Exercise details ▸
In the material below, find each line holding the string "that" and copy it.

Data entries ▸
* * * * * * *
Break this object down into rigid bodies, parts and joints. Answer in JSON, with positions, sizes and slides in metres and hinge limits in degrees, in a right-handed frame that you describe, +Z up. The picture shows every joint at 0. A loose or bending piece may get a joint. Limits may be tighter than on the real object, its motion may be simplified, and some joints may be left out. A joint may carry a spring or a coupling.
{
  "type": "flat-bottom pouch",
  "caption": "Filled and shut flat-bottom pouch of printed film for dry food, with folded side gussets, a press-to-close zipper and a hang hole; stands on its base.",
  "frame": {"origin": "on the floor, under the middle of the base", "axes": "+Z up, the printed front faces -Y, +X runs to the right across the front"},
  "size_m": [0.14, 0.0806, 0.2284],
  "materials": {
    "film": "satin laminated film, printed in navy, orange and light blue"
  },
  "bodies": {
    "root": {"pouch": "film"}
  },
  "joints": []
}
* * * * * * *
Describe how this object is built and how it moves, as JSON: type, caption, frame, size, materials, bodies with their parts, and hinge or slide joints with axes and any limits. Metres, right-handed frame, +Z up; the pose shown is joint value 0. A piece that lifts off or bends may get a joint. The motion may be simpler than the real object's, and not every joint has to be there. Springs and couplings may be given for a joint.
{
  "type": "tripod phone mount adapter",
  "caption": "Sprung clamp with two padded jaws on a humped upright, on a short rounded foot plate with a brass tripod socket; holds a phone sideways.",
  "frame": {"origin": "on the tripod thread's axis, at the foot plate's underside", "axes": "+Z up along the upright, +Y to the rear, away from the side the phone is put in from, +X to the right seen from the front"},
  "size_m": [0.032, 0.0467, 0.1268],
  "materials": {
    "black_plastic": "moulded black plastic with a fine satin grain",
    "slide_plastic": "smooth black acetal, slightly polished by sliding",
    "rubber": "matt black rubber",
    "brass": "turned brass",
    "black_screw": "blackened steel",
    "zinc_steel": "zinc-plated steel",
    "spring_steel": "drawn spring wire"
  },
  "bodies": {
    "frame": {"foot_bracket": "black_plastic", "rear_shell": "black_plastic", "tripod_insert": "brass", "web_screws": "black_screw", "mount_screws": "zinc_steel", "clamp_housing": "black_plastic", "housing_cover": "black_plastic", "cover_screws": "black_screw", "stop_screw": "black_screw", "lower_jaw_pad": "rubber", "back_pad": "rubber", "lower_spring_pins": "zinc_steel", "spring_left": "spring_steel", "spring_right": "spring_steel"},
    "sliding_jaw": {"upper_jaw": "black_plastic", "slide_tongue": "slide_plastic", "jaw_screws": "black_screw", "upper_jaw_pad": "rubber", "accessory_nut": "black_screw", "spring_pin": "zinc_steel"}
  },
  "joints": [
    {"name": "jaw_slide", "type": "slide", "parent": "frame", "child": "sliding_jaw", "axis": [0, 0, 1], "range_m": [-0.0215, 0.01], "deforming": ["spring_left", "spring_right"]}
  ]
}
* * * * * * *
Response to this task ▸
Break this object down into rigid bodies, parts and joints. Answer in JSON, with positions, sizes and slides in metres and hinge limits in degrees, in a right-handed frame that you describe, +Z up. The picture shows every joint at 0. A loose or bending piece may get a joint. Limits may be tighter than on the real object, its motion may be simplified, and some joints may be left out. A joint may carry a spring or a coupling.
Describe how this object is built and how it moves, as JSON: type, caption, frame, size, materials, bodies with their parts, and hinge or slide joints with axes and any limits. Metres, right-handed frame, +Z up; the pose shown is joint value 0. A piece that lifts off or bends may get a joint. The motion may be simpler than the real object's, and not every joint has to be there. Springs and couplings may be given for a joint.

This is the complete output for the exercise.